Both the mandatory and voluntary furlough rules proposed by the Personnel Department (department) provide for the reduction of employee hours, without the exhaustion of annual and sick leave, to avoid employee layoffs because of insufficient funds. Mandatory furloughs would result in the reduction of hours and pay of employees irrespective of seniority. Voluntary furloughs would be based on agreements between appointing authorities and employees to reduce work hours and pay to avoid more severe position reductions and abolishments.
Mandatory furloughs would be at the discretion of appointing authorities and therefore would be contrary to both the constitutional and statutory requirements that employees be laid off based on seniority when agency funds are insufficient. C.R.S. 1973, 24-50-109 and 124(1) do not permit appointing authorities to involuntarily decrease the hours and pay of personnel employees. The sections require that when funds are insufficient to pay all employees the salaries to which they are entitled, employees are to be laid off based on seniority. A personnel rule which would allow appointing authorities to furlough employees without their consent would be contrary to the law.

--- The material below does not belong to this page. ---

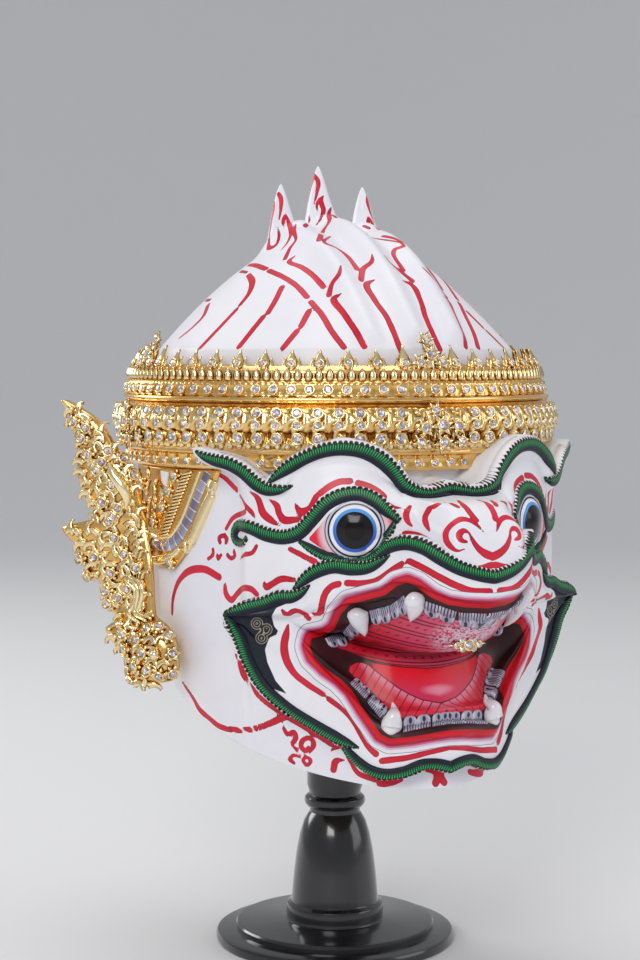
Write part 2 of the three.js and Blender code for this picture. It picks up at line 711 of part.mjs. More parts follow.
function piece(name, shape, finish) {
  const bodies = shape.simplify(FACET_TOLERANCE).decompose().sort((a, b) => b.volume() - a.volume());
  const mesh = bodies[0].getMesh();
  const points = new Float32Array(mesh.numVert * 3);
  for (let i = 0; i < mesh.numVert; i++)
    points.set(mesh.vertProperties.subarray(i * mesh.numProp, i * mesh.numProp + 3), i * 3);
  const geometry = new THREE.BufferGeometry();
  geometry.setAttribute("position", new THREE.BufferAttribute(points, 3));
  geometry.setIndex(new THREE.BufferAttribute(mesh.triVerts, 1));
  geometry.computeVertexNormals();
  const made = new THREE.Mesh(geometry, new THREE.MeshStandardMaterial(FINISHES[finish]));
  made.name = name;
  return made;
}

const mask = new THREE.Group();
const head = union([headBlock(), ...HORNS.map(hornOfHair), ...HORNS.map(crestOfHair)]);
const block = letOut(head);
const lowerBand = diadem(block);
const bandCutter = letOut(lowerBand);

mask.add(piece("display_stand", displayStand(), "blackLacquer"));
mask.add(piece("mask_shell", head.subtract(headRoom()), "whiteGesso"));
mask.add(piece("coronet", coronet(block), "gilding"));
mask.add(piece("diadem", lowerBand, "gilding"));
for (const [side, mirror] of [["right", -1], ["left", 1]]) {
  const panel = earPanel(mirror, block);
  const panelCutter = letOut(panel);
  mask.add(piece("ear_panel_" + side, panel, "gilding"));
  mask.add(piece("ear_wing_" + side, wing(mirror, [block, panelCutter, bandCutter]), "gilding"));
  mask.add(piece("upper_outer_fang_" + side, fang(mirror, UPPER_OUTER_FANG, -1, block), "shell"));
  mask.add(piece("upper_inner_fang_" + side, fang(mirror, UPPER_INNER_FANG, -1, block), "shell"));
  mask.add(piece("lower_fang_" + side, fang(mirror, LOWER_FANG, 1, block), "shell"));
}
mask.add(piece("palate_jewel", palateJewel(block), "gilding"));

export default mask;
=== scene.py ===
# A full-head dance mask of a white monkey warrior: painted papier-mache under two gilded bands,
# with gilded ear pieces, resting on a turned black stand. Lengths are in millimetres until a mesh is made.
import math

import bpy
import numpy as np
from mathutils import Matrix, Vector
from mathutils.bvhtree import BVHTree


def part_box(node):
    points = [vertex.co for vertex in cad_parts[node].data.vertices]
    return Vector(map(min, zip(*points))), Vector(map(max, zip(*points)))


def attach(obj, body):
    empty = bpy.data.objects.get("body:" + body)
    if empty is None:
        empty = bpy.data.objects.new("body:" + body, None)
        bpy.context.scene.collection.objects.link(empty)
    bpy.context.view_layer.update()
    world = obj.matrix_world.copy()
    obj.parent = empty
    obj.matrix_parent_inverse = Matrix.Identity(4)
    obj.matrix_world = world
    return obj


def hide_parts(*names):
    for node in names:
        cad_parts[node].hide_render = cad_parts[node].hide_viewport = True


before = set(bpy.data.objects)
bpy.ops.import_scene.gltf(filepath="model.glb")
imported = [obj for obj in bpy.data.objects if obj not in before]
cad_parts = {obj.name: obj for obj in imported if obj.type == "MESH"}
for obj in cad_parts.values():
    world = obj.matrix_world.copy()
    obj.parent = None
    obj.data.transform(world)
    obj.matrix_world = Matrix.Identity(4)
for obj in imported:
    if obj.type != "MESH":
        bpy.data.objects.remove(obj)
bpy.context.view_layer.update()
bpy.ops.object.select_all(action="DESELECT")
MM = 0.001

# Camera
# The mask is seen from its own right, a little above the middle of the face.
# The same sight lines later carry the painted lines from the picture on to the skin.
VIEW_AZIMUTH = math.radians(-26)
VIEW_DISTANCE = 1100
VIEW_HEIGHT = 327
FOCAL_PIXELS = 2000
AXIS_PIXEL = 335
HORIZON_PIXEL = 350
PICTURE_MIDDLE = (320, 480)
PICTURE_HEIGHT = 960
SENSOR_SIZE = 36
UP = Vector((0, 0, 1))

toward_camera = Vector((math.sin(VIEW_AZIMUTH), -math.cos(VIEW_AZIMUTH), 0))
camera_right = Vector((math.cos(VIEW_AZIMUTH), math.sin(VIEW_AZIMUTH), 0))
camera_place = toward_camera * VIEW_DISTANCE + UP * VIEW_HEIGHT
aim = -toward_camera + camera_right * ((PICTURE_MIDDLE[0] - AXIS_PIXEL) / FOCAL_PIXELS)
aim = (aim + UP * ((HORIZON_PIXEL - PICTURE_MIDDLE[1]) / FOCAL_PIXELS)).normalized()
frame_right = aim.cross(UP).normalized()
frame_up = frame_right.cross(aim)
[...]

A voluntary furlough rule would not suffer the same legal prohibitions as mandatory leaves without pay, since legally these would constitute leaves of absence. Such voluntary efforts by appointing authorities and employees are authorized by C.R.S. 1973, 24-50-120(1) (1982 repl. vol. 10). That subsection requires the Board to “prescribe by rule the conditions and length of time for which leaves of absence without pay may be granted by appointing authorities.” Implicit in that statute and explicit in 4 C.C.R. 801-1, personnel rule 6-3-7, is that the employee is to request the leave of absence. This also is explicit in the proposed voluntary furlough proposal, which would be permissible under Colorado law.
3. The department also has proposed rules relating to what it has entitled “furlough leave.” This proposal, which in reality is a form of deferred compensation, would permit an employee to enter into an agreement with an appointing authority to defer up to 24 days of earned pay each fiscal year to be paid on that employee’s retirement or termination. An employee who agreed to such a plan would work as before but would not be reimbursed as required by C.R.S. 1973, 24-50-104(1) and 109 for that entire time period worked until leaving state service.
The department’s proposed rule on deferred compensation is distinguishable from the deferred compensation plan which has been established by the state controller. The controller’s plan was established pursuant to 26 U.S.C. § 457, Internal Revenue System regulation section 1.457 (26 C.F.R. section 1.457) and C.R.S. 1973, 24-50-104(1)(c). The state subsection permits personnel employees to deduct money from their salaries for their economic benefit if “approved by the official authorized to disburse funds in payment of the salary. . . .” The controller’s deferred compensation plan results in moneys paid to the employees being placed in a fund which earns interest and is available to the employee upon retirement. Taxes are deferred on the moneys deposited until withdrawn.
The department’s proposed rule would not only defer the employee’s access to the moneys earned until retirement or termination but also the payment of those funds by the state until that time. This is contrary to C.R.S. 1973, 24-50-104(1)(a) which states in pertinent part that “salaries . . .shall be paid twelve times per year on or as of the last working day of each month from funds made available thereof.” This subsection must be read in conjunction with C.R.S. 1973, 24-50-109 which also requires the payment to employees of their salaries as earned. That section requires that “the proper salary shall . . . be paid to all who are employed. . . .” These sections prohibit the deferral of payment of salaries earned to some unknown date in the future. Therefore, the department’s proposed rules on deferred compensation would violate the law.
In conclusion, it is my opinion that C.R.S. 1973, 24-50-109 and 124(1) prohibit the Personnel Board from adopting rules requiring employees to take mandatory furloughs when funds are lacking to pay salaries. The statutes require that in such a situation employees must be laid off or terminated by seniority. The Personnel Board is empowered, however, to adopt rules allowing employees to take voluntary furloughs or voluntary leaves without pay to prevent a state agency from having to lay off or terminate employees due to insufficient funds. Finally, the Personnel Board can not adopt valid rules relating to deferred payment of salaries earned because such rules would violate C.R.S. 1973, 24-50-104(1) and 109.
Very truly yours,
DUANE WOODARD Attorney General
EMPLOYEES, PUBLIC SALARIES STATE AGENCIES
C.R.S. 1973, 24-50-104(1)(a) and (c) (1982 repl. vol. 10) C.R.S. 1973, 24-50-109 (1982 repl. vol. 10) C.R.S. 1973, 24-50-120 (1982 repl. vol. 10) C.R.S. 1973, 24-50-124(1) (1982 repl. vol. 10)
Colo. Const. art. XII, § 14(3) Colo. Const. art. XII, § 15(3)(a)
PERSONNEL, DEPT. OF State Personnel Bd.
C.R.S. 1973, 24-50-109 and 124(1) (1982 repl. vol. 10) permit the Personnel Board to adopt voluntary but not mandatory furlough rules where funds are lacking to pay salaries of state employees. The Personnel Board is prohibited by C.R.S. 1973, 24-50-104(1) and 109 (1982 repl. vol. 10) from adopting rules allowing the deferred payment of earned salaries until retirement or termination.